** start Recorded data **
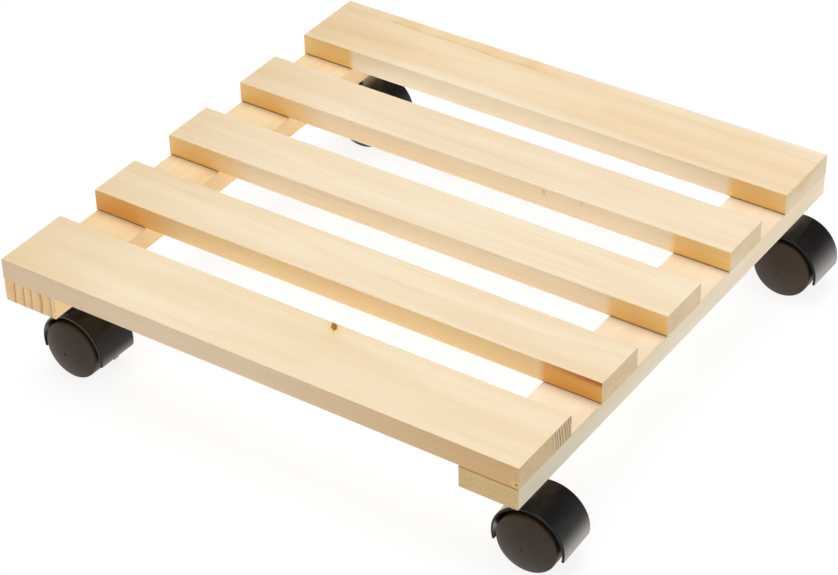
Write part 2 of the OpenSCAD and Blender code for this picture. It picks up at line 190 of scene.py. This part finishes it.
def pine(name, along, pith, ring, early, late, seed, sawn, drift=5.0, planed=0.13, sap=None, knots=(),
         streaks=(), stains_and_shade=()):
    """Bare planed pine, satin: the colour of a point comes from its distance to the pith, a line along the
    board, in turns of one ring's width, pale earlywood up to a thin darker latewood line. Sizes are in
    millimetres, and pith is its place across and up in the part's frame. Planed is the latewood's
    strength on planed faces; sawn has the ends' tint, their latewood's colour and strength, and the
    distance from the pith where that strength begins. Sap is a paler colour and the distance from the
    pith at which it starts."""
    made, tree, output = material(name)
    where = add(tree, "TexCoord")
    normal = where.outputs["Normal"]

    # Place is in millimetres: X runs along the board, and the pith lies where Y and Z are 0
    if along == "X":
        length, turn, across = (1, 0, 0), 0.0, -pith[0]
    else:
        length, turn, across = (0, 1, 0), -np.pi / 2, pith[0]
    place = add(tree, "Mapping", {"Vector": where.outputs["Object"], "Scale": (1 / MM,) * 3,
                                  "Rotation": (0, 0, turn), "Location": (0, across, -pith[1])})

    def noise(size, detail=2.0, roughness=0.5):
        """Noise whose blobs are this many millimetres long, wide and high."""
        scaled = add(tree, "VectorMath", {0: place, 1: tuple(1 / s for s in size)}, operation="MULTIPLY")
        return add(tree, "TexNoise", {"Vector": scaled, "W": seed, "Scale": 1.0, "Detail": detail,
                                      "Roughness": roughness}, noise_dimensions="4D")

    # The rings flow round the knots
    radius, turns = rings(tree, place, noise, ring, drift, seed)
    knot_radii = []
    for knot in knots:
        radii, push = round_knot(tree, place, noise, pith, knot)
        knot_radii.append(radii)
        turns = add(tree, "Math", {0: turns, 1: push}, operation="ADD")
    year = add(tree, "Math", {0: turns}, operation="FRACT")
    latewood = add(tree, "ValToRGB", {"Fac": year}, stops={
        0.0: "#000000", 0.35: "#1c1c1c", 0.72: "#6a6a6a", 0.88: "#ffffff", 0.96: "#ffffff", 1.0: "#000000"})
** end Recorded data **
Your task is to quote the listing above word for word.

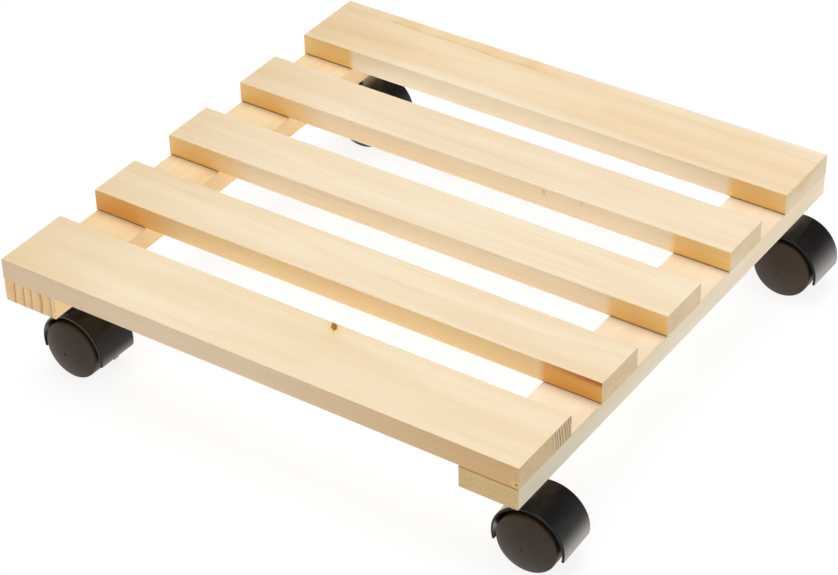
Write part 2 of the OpenSCAD and Blender code for this picture. It picks up at line 190 of scene.py. This part finishes it.
def pine(name, along, pith, ring, early, late, seed, sawn, drift=5.0, planed=0.13, sap=None, knots=(),
         streaks=(), stains_and_shade=()):
    """Bare planed pine, satin: the colour of a point comes from its distance to the pith, a line along the
    board, in turns of one ring's width, pale earlywood up to a thin darker latewood line. Sizes are in
    millimetres, and pith is its place across and up in the part's frame. Planed is the latewood's
    strength on planed faces; sawn has the ends' tint, their latewood's colour and strength, and the
    distance from the pith where that strength begins. Sap is a paler colour and the distance from the
    pith at which it starts."""
    made, tree, output = material(name)
    where = add(tree, "TexCoord")
    normal = where.outputs["Normal"]

    # Place is in millimetres: X runs along the board, and the pith lies where Y and Z are 0
    if along == "X":
        length, turn, across = (1, 0, 0), 0.0, -pith[0]
    else:
        length, turn, across = (0, 1, 0), -np.pi / 2, pith[0]
    place = add(tree, "Mapping", {"Vector": where.outputs["Object"], "Scale": (1 / MM,) * 3,
                                  "Rotation": (0, 0, turn), "Location": (0, across, -pith[1])})

    def noise(size, detail=2.0, roughness=0.5):
        """Noise whose blobs are this many millimetres long, wide and high."""
        scaled = add(tree, "VectorMath", {0: place, 1: tuple(1 / s for s in size)}, operation="MULTIPLY")
        return add(tree, "TexNoise", {"Vector": scaled, "W": seed, "Scale": 1.0, "Detail": detail,
                                      "Roughness": roughness}, noise_dimensions="4D")

    # The rings flow round the knots
    radius, turns = rings(tree, place, noise, ring, drift, seed)
    knot_radii = []
    for knot in knots:
        radii, push = round_knot(tree, place, noise, pith, knot)
        knot_radii.append(radii)
        turns = add(tree, "Math", {0: turns, 1: push}, operation="ADD")
    year = add(tree, "Math", {0: turns}, operation="FRACT")
    latewood = add(tree, "ValToRGB", {"Fac": year}, stops={
        0.0: "#000000", 0.35: "#1c1c1c", 0.72: "#6a6a6a", 0.88: "#ffffff", 0.96: "#ffffff", 1.0: "#000000"})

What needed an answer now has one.